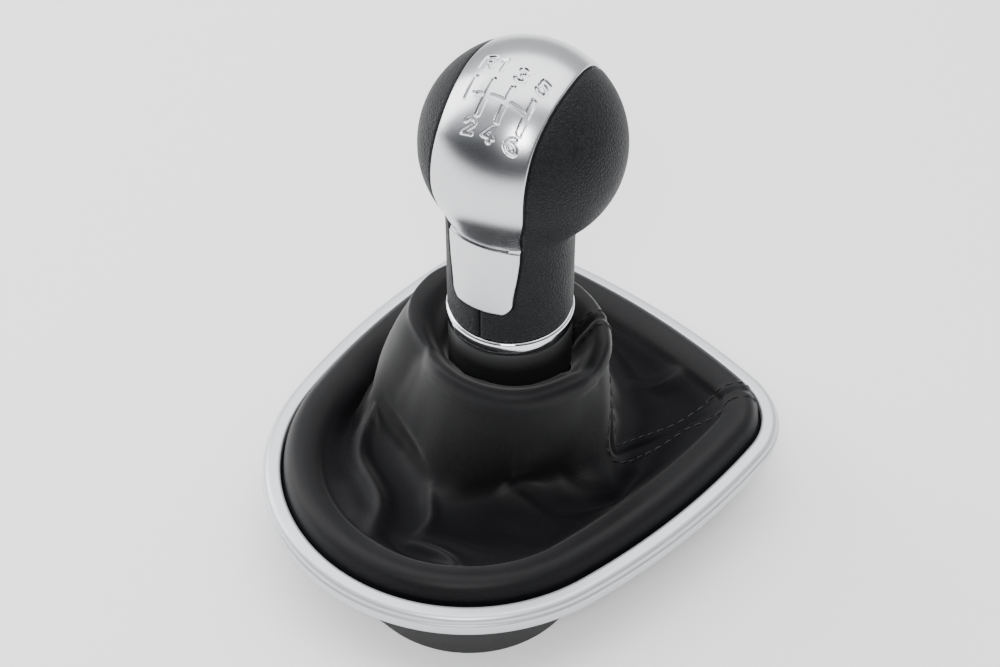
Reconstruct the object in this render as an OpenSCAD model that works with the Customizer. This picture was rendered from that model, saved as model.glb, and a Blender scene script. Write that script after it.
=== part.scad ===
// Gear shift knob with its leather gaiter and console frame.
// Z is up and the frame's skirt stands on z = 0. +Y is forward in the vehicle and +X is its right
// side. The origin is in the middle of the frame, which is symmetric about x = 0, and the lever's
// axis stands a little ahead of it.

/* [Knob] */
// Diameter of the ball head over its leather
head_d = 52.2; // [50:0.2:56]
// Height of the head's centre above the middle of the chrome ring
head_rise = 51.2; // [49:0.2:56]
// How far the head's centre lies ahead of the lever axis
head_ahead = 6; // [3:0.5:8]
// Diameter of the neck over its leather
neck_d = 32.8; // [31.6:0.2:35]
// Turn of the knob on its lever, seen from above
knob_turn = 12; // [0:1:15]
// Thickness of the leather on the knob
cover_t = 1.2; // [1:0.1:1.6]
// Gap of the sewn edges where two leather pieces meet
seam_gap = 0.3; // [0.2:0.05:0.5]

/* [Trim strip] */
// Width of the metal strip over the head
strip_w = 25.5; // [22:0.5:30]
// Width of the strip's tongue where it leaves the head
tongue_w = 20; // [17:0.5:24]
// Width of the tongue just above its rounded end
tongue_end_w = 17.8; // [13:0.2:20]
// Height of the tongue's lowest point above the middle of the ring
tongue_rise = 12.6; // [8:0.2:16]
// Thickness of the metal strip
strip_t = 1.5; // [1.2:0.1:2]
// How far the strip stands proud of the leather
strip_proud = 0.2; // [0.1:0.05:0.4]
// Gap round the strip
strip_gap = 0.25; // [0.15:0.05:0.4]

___

Instructions to follow =
Search the listing for the string "with". Copy each line where it turns up.

The reply =
Reconstruct the object in this render as an OpenSCAD model that works with the Customizer. This picture was rendered from that model, saved as model.glb, and a Blender scene script. Write that script after it.
// Gear shift knob with its leather gaiter and console frame.